If you have a home listed for sale, chances are you’ve either noticed the abundance of roadside signs that read, “We Buy Homes Fast!” or perhaps you’ve even received an offer to purchase your home from a real estate investor. The real estate market has changed dramatically over the last decade and it’s becoming more and more common for a typical home seller to encounter investors. But if you’re like most home sellers, this may be your first experience dealing with investors. So, what are the pros and cons of selling to an investor?
Pros of Selling to Real Estate Investors
- Flexible Payment Options – Investors may offer various payment methods such as certified funds, cash, pre-scheduled cash payments, or perhaps they may even take over the existing mortgage completely. With multiple options available, sellers may find a solution that suits their needs.

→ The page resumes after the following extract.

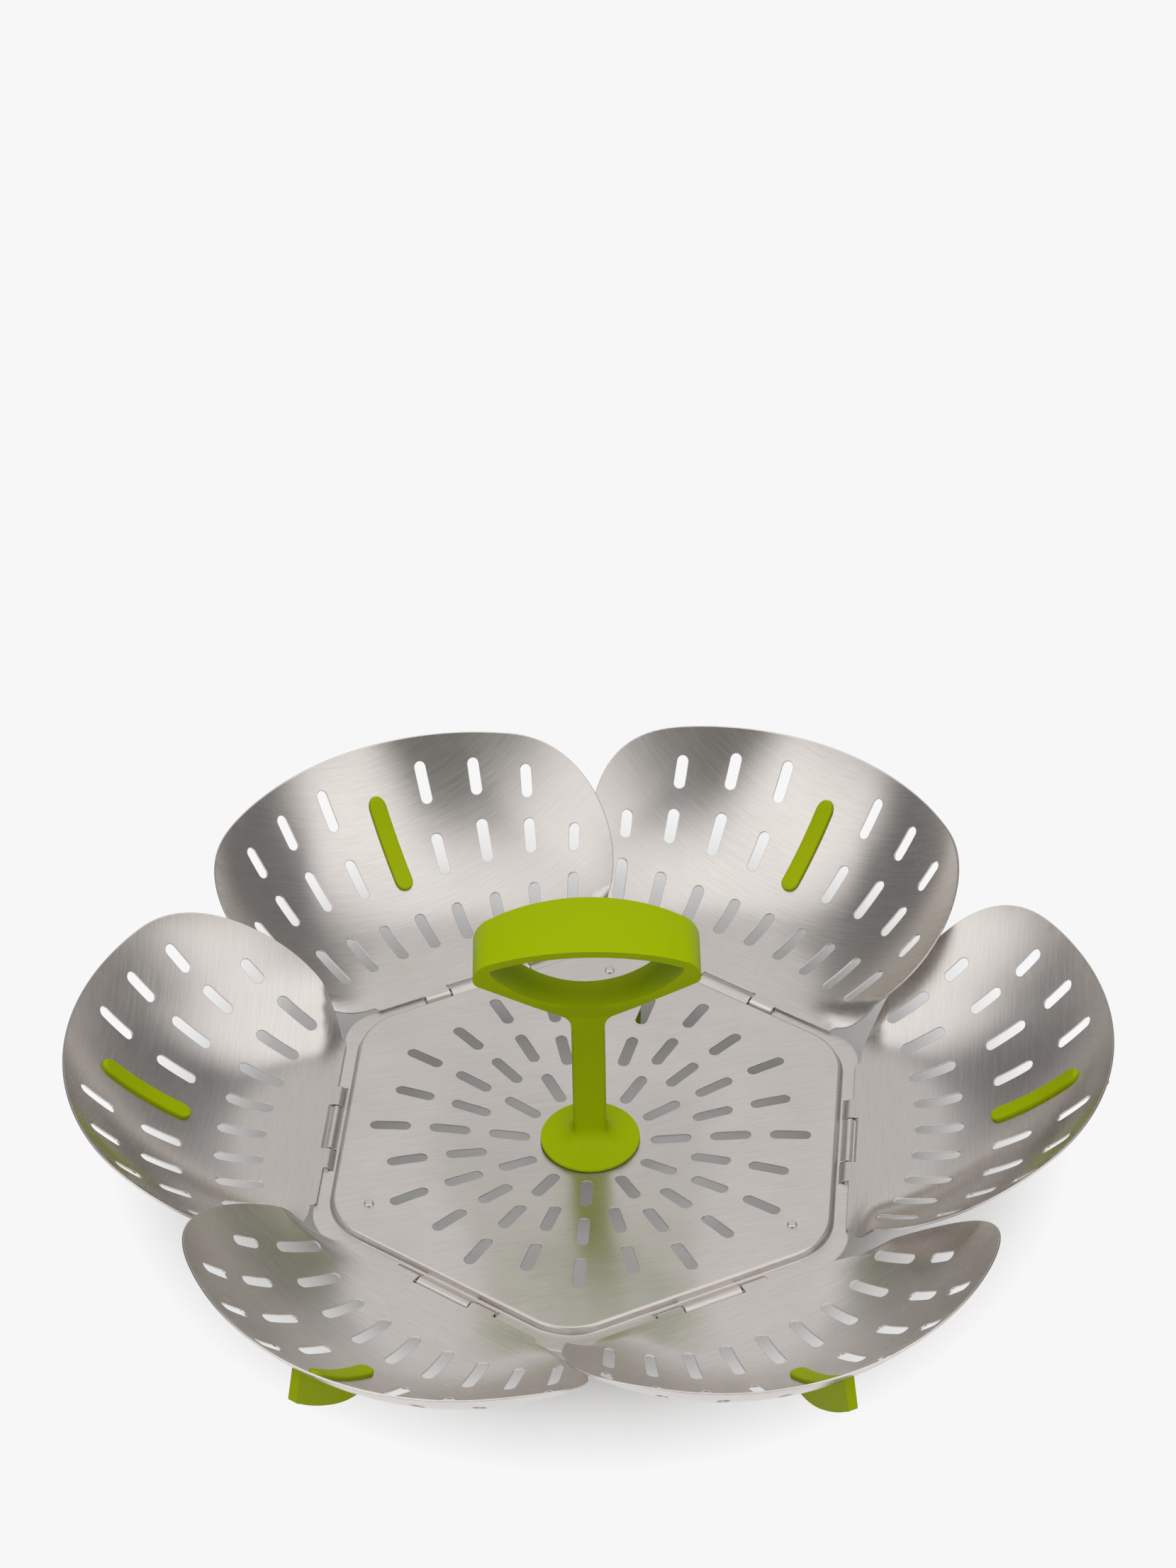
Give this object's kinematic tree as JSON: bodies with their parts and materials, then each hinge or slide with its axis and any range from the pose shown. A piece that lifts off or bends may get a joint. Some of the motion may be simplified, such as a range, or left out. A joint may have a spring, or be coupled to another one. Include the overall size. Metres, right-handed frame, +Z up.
{
  "type": "folding steamer basket",
  "caption": "Folding steamer basket: slotted steel petals hinged round a hexagonal floor plate on short legs, with a hooped centre handle and silicone feet.",
  "frame": {"origin": "on the table under the middle of the floor plate, basket open", "axes": "+Z up along the handle's stem; petal 1 opens along +X and the others follow anticlockwise seen from above"},
  "size_m": [0.2546, 0.2452, 0.0894],
  "materials": {
    "plate_steel": "brushed stainless sheet, satin",
    "petal_steel": "brushed stainless sheet, satin, grain across the petal",
    "leg_steel": "bent stainless strip, satin",
    "fastener_steel": "turned or drawn stainless, smooth",
    "handle_nylon": "lime green moulded nylon, fine satin",
    "foot_silicone": "lime green silicone, soft matte",
    "tip_silicone": "lime green silicone, soft matte"
  },
  "bodies": {
    "base": {"floor_plate": "plate_steel", "hinge_pin_1": "fastener_steel", "hinge_pin_2": "fastener_steel", "hinge_pin_3": "fastener_steel", "hinge_pin_4": "fastener_steel", "hinge_pin_5": "fastener_steel", "hinge_pin_6": "fastener_steel", "handle": "handle_nylon", "handle_screw": "fastener_steel", "handle_washer": "fastener_steel", "leg_1": "leg_steel", "leg_2": "leg_steel", "leg_3": "leg_steel", "leg_tip_1": "tip_silicone", "leg_tip_2": "tip_silicone", "leg_tip_3": "tip_silicone", "leg_rivet_1": "fastener_steel", "leg_rivet_2": "fastener_steel", "leg_rivet_3": "fastener_steel"},
    "petal_leaf_1": {"petal_1": "petal_steel", "petal_foot_1": "foot_silicone"},
    "petal_leaf_2": {"petal_2": "petal_steel", "petal_foot_2": "foot_silicone"},
    "petal_leaf_3": {"petal_3": "petal_steel", "petal_foot_3": "foot_silicone"},
    "petal_leaf_4": {"petal_4": "petal_steel", "petal_foot_4": "foot_silicone"},
    "petal_leaf_5": {"petal_5": "petal_steel", "petal_foot_5": "foot_silicone"},
    "petal_leaf_6": {"petal_6": "petal_steel", "petal_foot_6": "foot_silicone"}
  },
  "joints": [
    {"name": "petal_1_fold", "type": "hinge", "parent": "base", "child": "petal_leaf_1", "pos_m": [0.064, 0, 0.0195], "axis": [0, -1, 0], "range_deg": [0, 80]},
    {"name": "petal_2_fold", "type": "hinge", "parent": "base", "child": "petal_leaf_2", "pos_m": [0.032, 0.05543, 0.0195], "axis": [0.866, -0.5, 0], "range_deg": [0, 80]},
    {"name": "petal_3_fold", "type": "hinge", "parent": "base", "child": "petal_leaf_3", "pos_m": [-0.032, 0.05543, 0.0195], "axis": [0.866, 0.5, 0], "range_deg": [0, 80]},
    {"name": "petal_4_fold", "type": "hinge", "parent": "base", "child": "petal_leaf_4", "pos_m": [-0.064, 0, 0.0195], "axis": [0, 1, 0], "range_deg": [0, 80]},
    {"name": "petal_5_fold", "type": "hinge", "parent": "base", "child": "petal_leaf_5", "pos_m": [-0.032, -0.05543, 0.0195], "axis": [-0.866, 0.5, 0], "range_deg": [0, 80]},
    {"name": "petal_6_fold", "type": "hinge", "parent": "base", "child": "petal_leaf_6", "pos_m": [0.032, -0.05543, 0.0195], "axis": [-0.866, -0.5, 0], "range_deg": [0, 80]}
  ],
  "couplings": [
    {"joint": "petal_2_fold", "follows": "petal_1_fold", "ratio": 1},
    {"joint": "petal_3_fold", "follows": "petal_1_fold", "ratio": 1},
    {"joint": "petal_4_fold", "follows": "petal_1_fold", "ratio": 1},
    {"joint": "petal_5_fold", "follows": "petal_1_fold", "ratio": 1},
    {"joint": "petal_6_fold", "follows": "petal_1_fold", "ratio": 1}
  ]
}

- Cash Offers – Quite often investors are willing to pay cash for a home and with the recent tightening of financial restrictions, coupled with the growing number of complaints about low appraisals, having a cash buyer has become even more appealing.
- Selling “As Is” – Typically, investors offer to purchase a property “as is,” many times sight unseen. As a seller, that allows you to avoid any costly repairs that would normally be considered your financial responsibility.
- Fast Closings – There are investors who can close within 7 days. How is that possible? Because the sale of the property is not reliant on approved financing, appraised values, home inspections, or the like; bypassing all of these steps expedites the process considerably.
Cons When Selling to Real Estate Investors
- Investors Do Not Need a License to Buy – This means as the seller, you know nothing about the person/entity offering to buy your home. Some investors are corporations, but some are individuals who just happen to also be real estate agents. This is cause for concern for many sellers because they question the motive behind the purchase; do they want to buy my home to resell it for more?
- There are Plenty of Scam Artists Posing as Investors – There’s a risk of fraud in any financial transaction, but it’s especially critical to avoid scams when dealing with your largest asset. To avoid any issues, get the name of the investor and do research online to see who they are, ask for references, look them up with the Better Business Bureau, and ask your listing agent to do some research on your behalf.
- Homeowners Will Likely Sell Below Market Value – Investors have their own costs to contend with and you can be assured that those costs will be factored into their offered price. Investors are also aware of the power behind their cash offer and the fact that they are taking a risk by purchasing “as is.” They may be relying on your motivation to get out quickly. Whatever the reason, it is unlikely that an investor will pay market value for a home in its peak condition.